*Task directions:* From the records below, transcribe only the lines running from the one with "# Least gap" through the one with "bpy.context.scene.collection.objects.link(empty)". Keep both of those end lines.

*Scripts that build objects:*
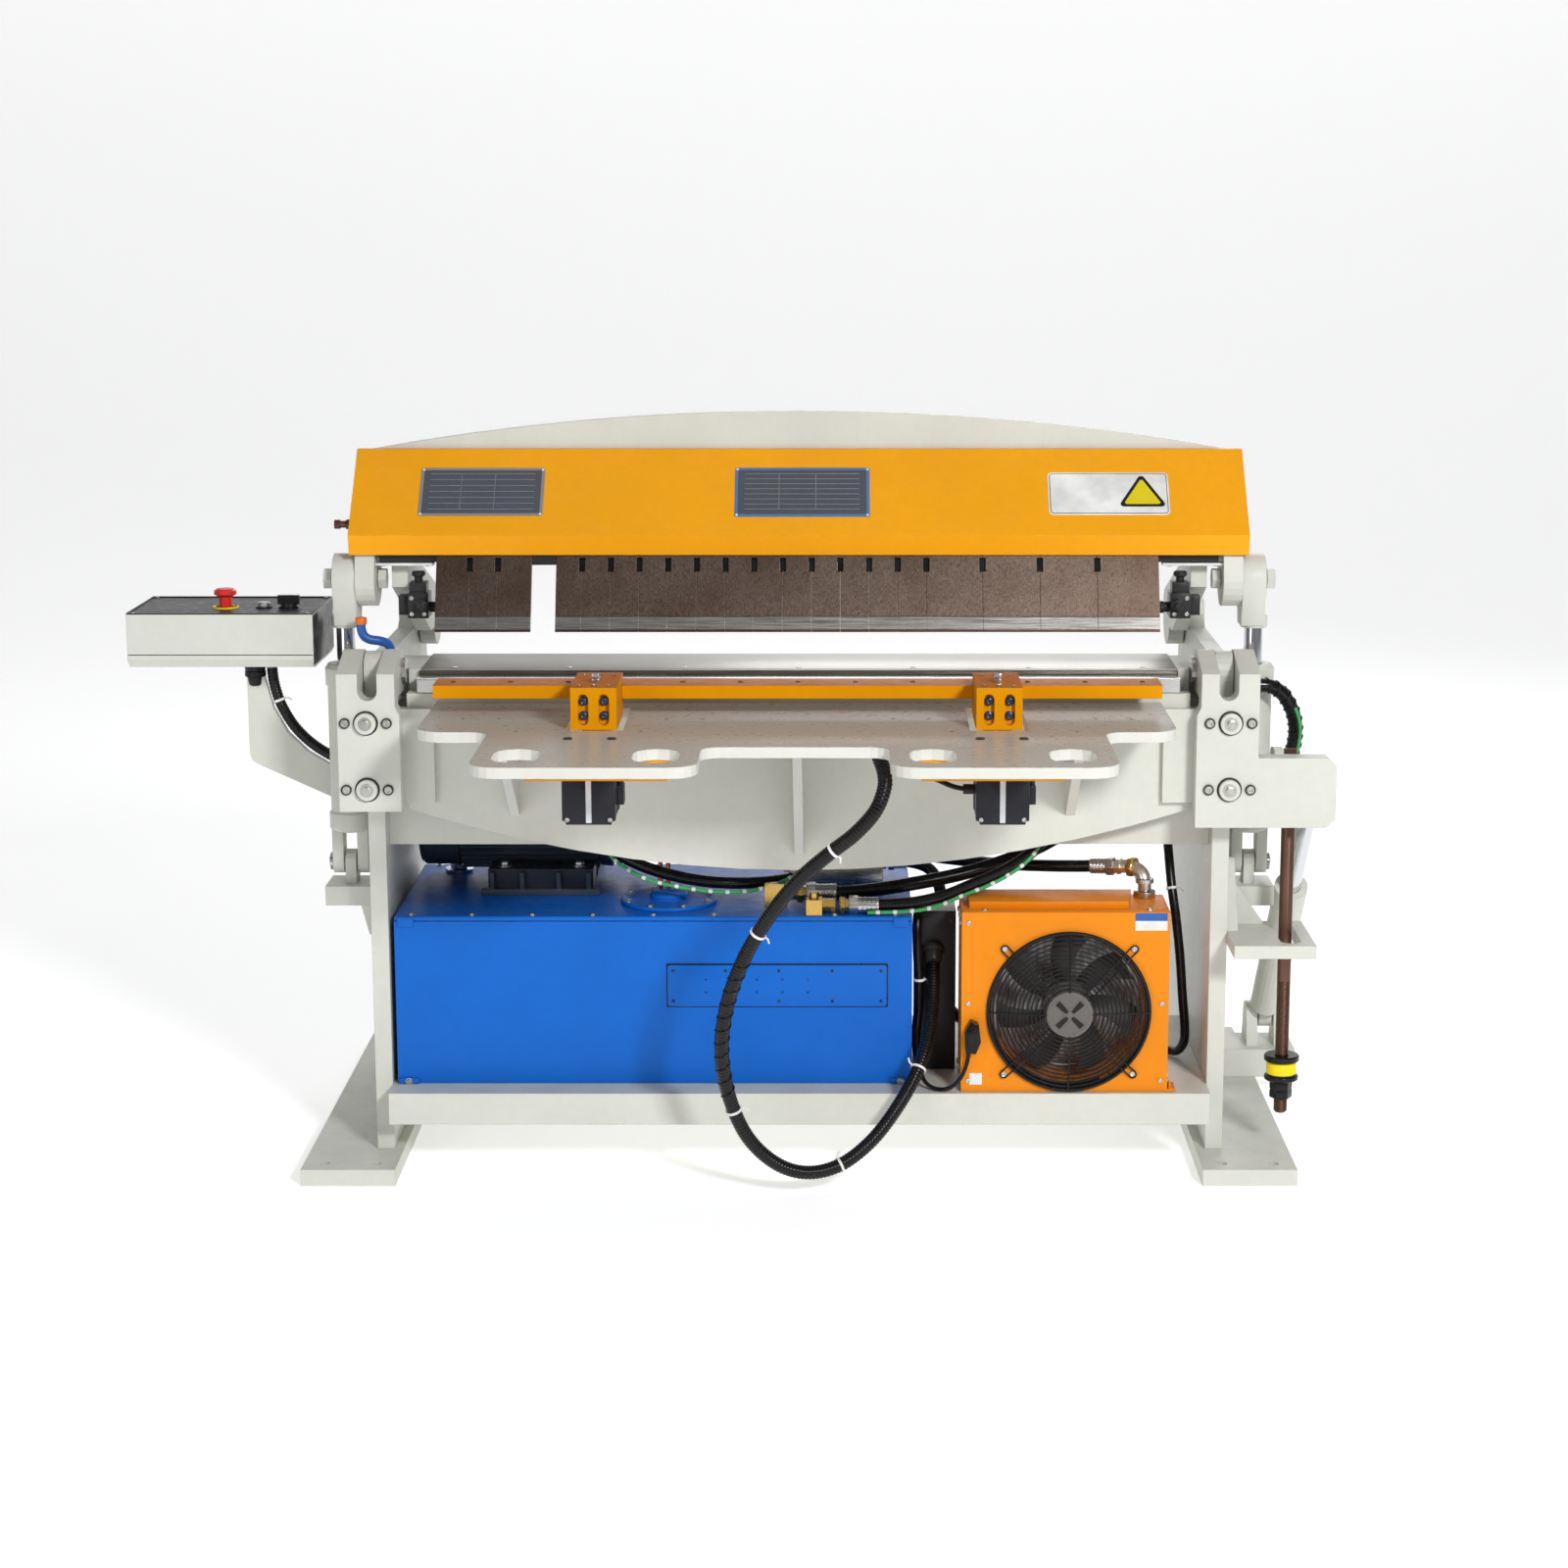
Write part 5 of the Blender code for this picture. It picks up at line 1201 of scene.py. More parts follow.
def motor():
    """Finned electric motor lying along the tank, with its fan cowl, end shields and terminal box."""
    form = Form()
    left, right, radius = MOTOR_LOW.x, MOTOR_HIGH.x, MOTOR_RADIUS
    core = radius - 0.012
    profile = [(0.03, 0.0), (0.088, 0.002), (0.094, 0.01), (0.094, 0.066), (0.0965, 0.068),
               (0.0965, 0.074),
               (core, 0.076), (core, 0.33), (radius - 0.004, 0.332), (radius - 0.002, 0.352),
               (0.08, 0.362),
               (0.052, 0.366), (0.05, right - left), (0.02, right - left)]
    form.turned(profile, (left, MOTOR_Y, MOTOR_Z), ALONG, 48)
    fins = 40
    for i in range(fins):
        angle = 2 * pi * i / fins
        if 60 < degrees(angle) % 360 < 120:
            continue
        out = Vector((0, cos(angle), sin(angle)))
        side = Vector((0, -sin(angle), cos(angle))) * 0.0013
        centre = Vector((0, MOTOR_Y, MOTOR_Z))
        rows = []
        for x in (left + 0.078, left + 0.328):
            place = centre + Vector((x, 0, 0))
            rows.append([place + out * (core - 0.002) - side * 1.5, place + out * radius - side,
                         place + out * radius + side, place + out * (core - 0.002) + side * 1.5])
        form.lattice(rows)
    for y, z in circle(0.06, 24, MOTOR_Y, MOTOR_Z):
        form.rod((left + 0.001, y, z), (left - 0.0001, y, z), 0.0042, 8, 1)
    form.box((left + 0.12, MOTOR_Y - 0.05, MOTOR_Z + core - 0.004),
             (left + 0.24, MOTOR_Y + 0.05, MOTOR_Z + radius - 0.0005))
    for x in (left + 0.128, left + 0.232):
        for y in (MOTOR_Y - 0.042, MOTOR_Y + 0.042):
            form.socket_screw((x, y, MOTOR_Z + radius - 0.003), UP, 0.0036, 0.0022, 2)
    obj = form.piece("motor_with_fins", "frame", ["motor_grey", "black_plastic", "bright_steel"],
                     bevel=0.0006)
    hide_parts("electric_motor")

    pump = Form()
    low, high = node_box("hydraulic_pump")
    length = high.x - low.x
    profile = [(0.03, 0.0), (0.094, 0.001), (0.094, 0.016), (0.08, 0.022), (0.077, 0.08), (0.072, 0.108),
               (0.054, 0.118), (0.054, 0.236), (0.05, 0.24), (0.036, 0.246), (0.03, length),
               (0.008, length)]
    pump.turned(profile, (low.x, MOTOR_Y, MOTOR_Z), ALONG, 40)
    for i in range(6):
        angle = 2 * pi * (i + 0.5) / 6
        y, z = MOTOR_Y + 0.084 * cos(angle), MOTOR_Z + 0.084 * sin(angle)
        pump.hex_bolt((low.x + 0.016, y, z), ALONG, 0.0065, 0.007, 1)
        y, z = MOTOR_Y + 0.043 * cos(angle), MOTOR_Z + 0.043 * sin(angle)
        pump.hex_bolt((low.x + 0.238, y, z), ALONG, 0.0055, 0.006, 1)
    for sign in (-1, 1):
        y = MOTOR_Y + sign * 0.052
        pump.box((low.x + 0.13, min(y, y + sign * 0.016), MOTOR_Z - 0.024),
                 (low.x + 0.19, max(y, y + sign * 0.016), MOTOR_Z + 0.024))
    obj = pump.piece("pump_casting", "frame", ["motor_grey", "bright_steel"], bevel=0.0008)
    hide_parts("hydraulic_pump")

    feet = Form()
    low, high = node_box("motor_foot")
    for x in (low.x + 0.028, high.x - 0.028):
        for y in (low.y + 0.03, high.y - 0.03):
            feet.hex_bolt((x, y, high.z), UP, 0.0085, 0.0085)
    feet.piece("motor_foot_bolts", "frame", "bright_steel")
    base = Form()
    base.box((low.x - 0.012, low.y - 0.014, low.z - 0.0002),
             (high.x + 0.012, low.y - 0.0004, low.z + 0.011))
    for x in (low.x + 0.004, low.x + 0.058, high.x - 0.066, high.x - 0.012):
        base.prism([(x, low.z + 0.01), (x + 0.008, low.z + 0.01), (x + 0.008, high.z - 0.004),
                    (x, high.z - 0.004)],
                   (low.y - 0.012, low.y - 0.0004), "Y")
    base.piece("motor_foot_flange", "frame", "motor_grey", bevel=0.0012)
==
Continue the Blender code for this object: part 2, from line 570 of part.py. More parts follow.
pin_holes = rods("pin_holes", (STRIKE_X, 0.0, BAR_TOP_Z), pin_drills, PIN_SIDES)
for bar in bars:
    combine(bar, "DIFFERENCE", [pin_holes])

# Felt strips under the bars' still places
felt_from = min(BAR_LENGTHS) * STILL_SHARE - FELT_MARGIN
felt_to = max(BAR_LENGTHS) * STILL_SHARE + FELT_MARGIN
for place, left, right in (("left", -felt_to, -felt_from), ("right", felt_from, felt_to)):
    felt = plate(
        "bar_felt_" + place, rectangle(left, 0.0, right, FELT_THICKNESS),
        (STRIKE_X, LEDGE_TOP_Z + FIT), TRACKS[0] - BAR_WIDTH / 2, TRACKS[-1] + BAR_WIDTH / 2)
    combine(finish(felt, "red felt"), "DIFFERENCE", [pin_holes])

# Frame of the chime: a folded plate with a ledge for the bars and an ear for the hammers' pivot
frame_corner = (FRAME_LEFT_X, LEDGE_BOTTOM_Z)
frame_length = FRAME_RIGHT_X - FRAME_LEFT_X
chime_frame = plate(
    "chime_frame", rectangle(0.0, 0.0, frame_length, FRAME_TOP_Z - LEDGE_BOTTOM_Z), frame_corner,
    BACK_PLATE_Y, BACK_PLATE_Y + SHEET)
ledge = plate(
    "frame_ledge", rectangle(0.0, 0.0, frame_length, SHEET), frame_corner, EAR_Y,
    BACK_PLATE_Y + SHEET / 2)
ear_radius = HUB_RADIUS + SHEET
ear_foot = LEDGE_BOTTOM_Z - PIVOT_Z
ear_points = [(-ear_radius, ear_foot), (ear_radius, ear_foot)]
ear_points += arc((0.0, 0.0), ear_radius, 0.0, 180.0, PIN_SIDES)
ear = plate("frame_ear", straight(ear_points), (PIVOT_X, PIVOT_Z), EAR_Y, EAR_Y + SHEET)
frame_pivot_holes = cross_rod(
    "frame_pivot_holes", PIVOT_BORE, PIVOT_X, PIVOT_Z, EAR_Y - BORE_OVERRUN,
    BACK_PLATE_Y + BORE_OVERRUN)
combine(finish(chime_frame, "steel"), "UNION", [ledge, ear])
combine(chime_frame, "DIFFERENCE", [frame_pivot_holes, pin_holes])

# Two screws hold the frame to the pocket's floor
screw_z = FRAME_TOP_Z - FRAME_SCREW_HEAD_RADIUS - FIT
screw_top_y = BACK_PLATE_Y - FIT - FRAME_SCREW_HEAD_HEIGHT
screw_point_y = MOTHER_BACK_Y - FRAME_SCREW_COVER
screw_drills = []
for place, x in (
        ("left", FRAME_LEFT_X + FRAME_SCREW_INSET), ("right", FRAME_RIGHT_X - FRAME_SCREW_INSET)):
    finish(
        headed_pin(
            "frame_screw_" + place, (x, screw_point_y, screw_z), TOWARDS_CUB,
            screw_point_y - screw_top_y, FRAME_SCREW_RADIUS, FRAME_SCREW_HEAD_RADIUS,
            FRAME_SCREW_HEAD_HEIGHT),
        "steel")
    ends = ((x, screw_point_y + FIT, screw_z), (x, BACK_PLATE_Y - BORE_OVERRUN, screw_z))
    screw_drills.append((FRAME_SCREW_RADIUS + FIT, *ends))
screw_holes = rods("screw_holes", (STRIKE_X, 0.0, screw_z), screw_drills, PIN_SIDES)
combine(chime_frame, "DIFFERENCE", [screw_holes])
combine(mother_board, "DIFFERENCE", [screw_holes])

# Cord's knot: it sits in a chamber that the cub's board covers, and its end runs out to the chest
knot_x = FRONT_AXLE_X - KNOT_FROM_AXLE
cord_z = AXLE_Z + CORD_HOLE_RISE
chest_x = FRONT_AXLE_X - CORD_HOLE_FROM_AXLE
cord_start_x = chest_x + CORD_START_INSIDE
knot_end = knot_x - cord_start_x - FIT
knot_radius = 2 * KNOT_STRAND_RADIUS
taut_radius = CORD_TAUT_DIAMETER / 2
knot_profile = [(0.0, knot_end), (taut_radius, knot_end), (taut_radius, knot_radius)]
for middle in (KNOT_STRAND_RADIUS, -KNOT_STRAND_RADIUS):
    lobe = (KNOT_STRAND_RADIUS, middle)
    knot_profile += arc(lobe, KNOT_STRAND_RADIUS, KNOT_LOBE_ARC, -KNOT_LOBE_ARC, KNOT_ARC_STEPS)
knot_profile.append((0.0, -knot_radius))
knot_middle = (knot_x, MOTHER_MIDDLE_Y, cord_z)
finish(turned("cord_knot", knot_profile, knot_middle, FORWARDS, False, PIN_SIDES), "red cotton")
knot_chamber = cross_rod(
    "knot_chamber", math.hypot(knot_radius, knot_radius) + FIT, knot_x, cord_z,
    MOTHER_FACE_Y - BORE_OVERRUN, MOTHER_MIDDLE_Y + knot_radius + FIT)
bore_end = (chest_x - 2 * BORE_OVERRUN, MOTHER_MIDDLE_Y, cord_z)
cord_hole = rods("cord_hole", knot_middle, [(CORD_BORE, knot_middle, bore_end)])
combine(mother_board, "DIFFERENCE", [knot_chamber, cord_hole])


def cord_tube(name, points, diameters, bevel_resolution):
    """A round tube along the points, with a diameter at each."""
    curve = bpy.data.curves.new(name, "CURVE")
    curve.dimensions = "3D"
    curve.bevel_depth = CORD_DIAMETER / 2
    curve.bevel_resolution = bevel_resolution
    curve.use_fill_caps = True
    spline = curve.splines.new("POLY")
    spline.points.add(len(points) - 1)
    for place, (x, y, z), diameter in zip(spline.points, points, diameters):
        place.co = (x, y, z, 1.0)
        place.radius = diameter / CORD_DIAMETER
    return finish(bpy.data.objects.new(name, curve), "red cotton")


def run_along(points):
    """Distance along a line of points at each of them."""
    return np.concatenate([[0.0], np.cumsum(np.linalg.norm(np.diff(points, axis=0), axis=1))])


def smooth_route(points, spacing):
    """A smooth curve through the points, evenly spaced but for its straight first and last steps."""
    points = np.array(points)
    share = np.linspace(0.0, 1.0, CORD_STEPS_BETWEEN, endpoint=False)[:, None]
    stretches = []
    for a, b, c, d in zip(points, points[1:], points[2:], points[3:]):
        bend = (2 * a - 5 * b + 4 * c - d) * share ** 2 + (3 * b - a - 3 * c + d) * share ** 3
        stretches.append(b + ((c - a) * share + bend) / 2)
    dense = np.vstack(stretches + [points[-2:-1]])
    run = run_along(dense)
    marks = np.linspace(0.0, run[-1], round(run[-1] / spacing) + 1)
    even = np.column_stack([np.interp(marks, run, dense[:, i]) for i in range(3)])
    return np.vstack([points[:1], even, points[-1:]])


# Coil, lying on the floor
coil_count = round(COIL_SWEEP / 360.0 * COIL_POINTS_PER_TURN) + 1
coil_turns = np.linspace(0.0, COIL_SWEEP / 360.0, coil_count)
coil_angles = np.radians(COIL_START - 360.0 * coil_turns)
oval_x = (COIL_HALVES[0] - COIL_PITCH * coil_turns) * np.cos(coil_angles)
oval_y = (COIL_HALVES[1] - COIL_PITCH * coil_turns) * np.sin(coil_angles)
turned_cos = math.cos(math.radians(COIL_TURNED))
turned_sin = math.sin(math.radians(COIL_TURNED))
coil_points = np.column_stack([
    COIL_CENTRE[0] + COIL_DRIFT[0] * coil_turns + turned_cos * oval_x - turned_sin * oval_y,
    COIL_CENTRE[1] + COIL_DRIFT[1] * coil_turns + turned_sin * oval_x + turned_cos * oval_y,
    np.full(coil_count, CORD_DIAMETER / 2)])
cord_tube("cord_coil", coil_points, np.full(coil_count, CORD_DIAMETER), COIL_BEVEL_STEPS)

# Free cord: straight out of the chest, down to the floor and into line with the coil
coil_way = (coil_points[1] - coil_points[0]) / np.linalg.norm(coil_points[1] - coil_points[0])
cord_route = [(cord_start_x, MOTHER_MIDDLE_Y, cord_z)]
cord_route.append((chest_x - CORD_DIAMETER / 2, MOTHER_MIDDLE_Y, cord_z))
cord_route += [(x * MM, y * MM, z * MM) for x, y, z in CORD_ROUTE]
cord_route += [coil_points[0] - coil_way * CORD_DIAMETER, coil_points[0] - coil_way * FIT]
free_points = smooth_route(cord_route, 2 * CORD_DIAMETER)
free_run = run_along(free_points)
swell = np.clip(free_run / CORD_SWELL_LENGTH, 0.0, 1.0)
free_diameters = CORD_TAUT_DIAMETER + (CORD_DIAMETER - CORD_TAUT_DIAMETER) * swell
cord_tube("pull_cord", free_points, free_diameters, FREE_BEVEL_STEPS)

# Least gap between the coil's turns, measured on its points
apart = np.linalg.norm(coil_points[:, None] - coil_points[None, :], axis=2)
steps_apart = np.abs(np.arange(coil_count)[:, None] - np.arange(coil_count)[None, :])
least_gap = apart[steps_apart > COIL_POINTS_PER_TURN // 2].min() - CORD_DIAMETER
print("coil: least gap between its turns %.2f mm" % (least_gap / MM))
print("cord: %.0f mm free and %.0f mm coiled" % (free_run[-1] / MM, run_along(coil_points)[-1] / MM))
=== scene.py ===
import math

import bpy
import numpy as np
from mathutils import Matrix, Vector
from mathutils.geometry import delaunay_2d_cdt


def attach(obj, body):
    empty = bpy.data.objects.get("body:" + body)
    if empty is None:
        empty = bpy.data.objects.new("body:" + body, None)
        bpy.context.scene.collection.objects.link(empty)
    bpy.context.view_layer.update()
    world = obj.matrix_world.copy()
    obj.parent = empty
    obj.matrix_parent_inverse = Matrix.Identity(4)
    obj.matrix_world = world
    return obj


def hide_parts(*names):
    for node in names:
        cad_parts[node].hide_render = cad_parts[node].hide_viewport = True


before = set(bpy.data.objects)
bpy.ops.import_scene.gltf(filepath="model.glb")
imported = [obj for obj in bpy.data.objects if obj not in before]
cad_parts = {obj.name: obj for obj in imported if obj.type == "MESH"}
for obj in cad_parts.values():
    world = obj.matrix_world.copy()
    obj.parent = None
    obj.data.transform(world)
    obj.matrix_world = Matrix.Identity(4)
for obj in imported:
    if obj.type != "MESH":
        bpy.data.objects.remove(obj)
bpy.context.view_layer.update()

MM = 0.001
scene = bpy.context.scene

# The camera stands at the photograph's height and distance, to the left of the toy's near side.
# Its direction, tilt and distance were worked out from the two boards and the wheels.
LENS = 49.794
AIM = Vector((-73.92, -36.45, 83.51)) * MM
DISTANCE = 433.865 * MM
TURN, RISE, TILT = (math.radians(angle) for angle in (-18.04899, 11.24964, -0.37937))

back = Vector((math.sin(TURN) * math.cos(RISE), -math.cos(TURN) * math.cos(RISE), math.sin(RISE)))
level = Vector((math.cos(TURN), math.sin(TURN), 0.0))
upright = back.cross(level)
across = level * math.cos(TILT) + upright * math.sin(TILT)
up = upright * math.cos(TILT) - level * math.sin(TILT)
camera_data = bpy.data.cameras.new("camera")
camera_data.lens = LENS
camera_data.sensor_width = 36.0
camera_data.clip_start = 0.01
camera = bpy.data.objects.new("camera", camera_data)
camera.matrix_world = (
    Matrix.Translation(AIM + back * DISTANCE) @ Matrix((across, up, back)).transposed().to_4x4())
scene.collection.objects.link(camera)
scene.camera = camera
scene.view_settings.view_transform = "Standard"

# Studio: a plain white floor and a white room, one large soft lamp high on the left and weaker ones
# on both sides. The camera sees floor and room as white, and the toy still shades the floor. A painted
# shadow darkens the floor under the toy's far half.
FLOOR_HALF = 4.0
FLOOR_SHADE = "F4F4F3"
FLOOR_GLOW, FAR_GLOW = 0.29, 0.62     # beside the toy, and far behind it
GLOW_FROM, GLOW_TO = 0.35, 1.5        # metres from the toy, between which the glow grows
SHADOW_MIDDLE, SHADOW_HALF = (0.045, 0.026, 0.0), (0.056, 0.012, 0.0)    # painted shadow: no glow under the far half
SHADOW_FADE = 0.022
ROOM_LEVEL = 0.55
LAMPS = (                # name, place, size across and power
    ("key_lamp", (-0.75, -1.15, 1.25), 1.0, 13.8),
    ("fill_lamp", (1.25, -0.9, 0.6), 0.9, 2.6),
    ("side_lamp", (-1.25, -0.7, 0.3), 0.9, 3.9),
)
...
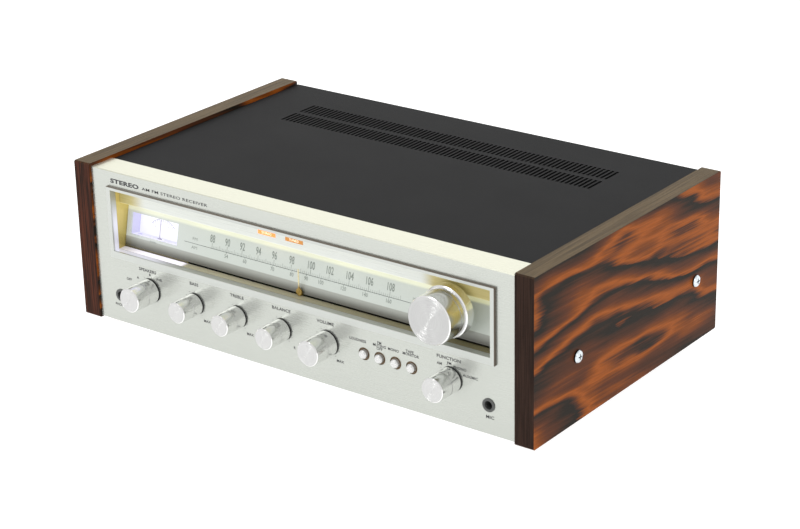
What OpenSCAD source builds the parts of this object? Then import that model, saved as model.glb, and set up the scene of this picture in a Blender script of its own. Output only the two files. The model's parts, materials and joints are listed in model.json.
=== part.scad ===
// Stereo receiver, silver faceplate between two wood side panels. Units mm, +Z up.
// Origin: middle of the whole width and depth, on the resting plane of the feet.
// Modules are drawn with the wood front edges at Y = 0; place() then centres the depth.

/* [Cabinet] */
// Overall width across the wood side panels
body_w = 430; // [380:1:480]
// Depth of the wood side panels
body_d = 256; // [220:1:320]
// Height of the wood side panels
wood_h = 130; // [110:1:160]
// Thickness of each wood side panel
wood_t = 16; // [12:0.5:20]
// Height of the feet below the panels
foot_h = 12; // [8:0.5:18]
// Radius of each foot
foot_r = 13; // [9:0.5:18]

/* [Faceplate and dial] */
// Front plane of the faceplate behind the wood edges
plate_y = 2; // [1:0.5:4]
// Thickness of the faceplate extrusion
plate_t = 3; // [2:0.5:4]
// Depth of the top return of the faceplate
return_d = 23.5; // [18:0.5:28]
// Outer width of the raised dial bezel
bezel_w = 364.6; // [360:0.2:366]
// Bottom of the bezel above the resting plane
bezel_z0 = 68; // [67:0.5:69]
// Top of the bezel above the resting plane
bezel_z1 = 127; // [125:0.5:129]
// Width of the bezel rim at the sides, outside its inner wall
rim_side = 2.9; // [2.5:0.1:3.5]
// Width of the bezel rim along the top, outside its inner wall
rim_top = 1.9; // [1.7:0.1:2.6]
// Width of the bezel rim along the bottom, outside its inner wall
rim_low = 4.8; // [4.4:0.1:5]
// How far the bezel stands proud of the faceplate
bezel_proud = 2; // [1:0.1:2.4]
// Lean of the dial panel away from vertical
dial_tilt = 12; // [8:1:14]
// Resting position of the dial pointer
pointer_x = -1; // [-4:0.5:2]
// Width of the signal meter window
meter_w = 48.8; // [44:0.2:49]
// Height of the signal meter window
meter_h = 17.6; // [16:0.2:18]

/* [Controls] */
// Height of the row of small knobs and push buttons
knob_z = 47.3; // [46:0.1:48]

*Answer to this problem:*
# Least gap between the coil's turns, measured on its points
apart = np.linalg.norm(coil_points[:, None] - coil_points[None, :], axis=2)
steps_apart = np.abs(np.arange(coil_count)[:, None] - np.arange(coil_count)[None, :])
least_gap = apart[steps_apart > COIL_POINTS_PER_TURN // 2].min() - CORD_DIAMETER
print("coil: least gap between its turns %.2f mm" % (least_gap / MM))
print("cord: %.0f mm free and %.0f mm coiled" % (free_run[-1] / MM, run_along(coil_points)[-1] / MM))
=== scene.py ===
import math

import bpy
import numpy as np
from mathutils import Matrix, Vector
from mathutils.geometry import delaunay_2d_cdt


def attach(obj, body):
    empty = bpy.data.objects.get("body:" + body)
    if empty is None:
        empty = bpy.data.objects.new("body:" + body, None)
        bpy.context.scene.collection.objects.link(empty)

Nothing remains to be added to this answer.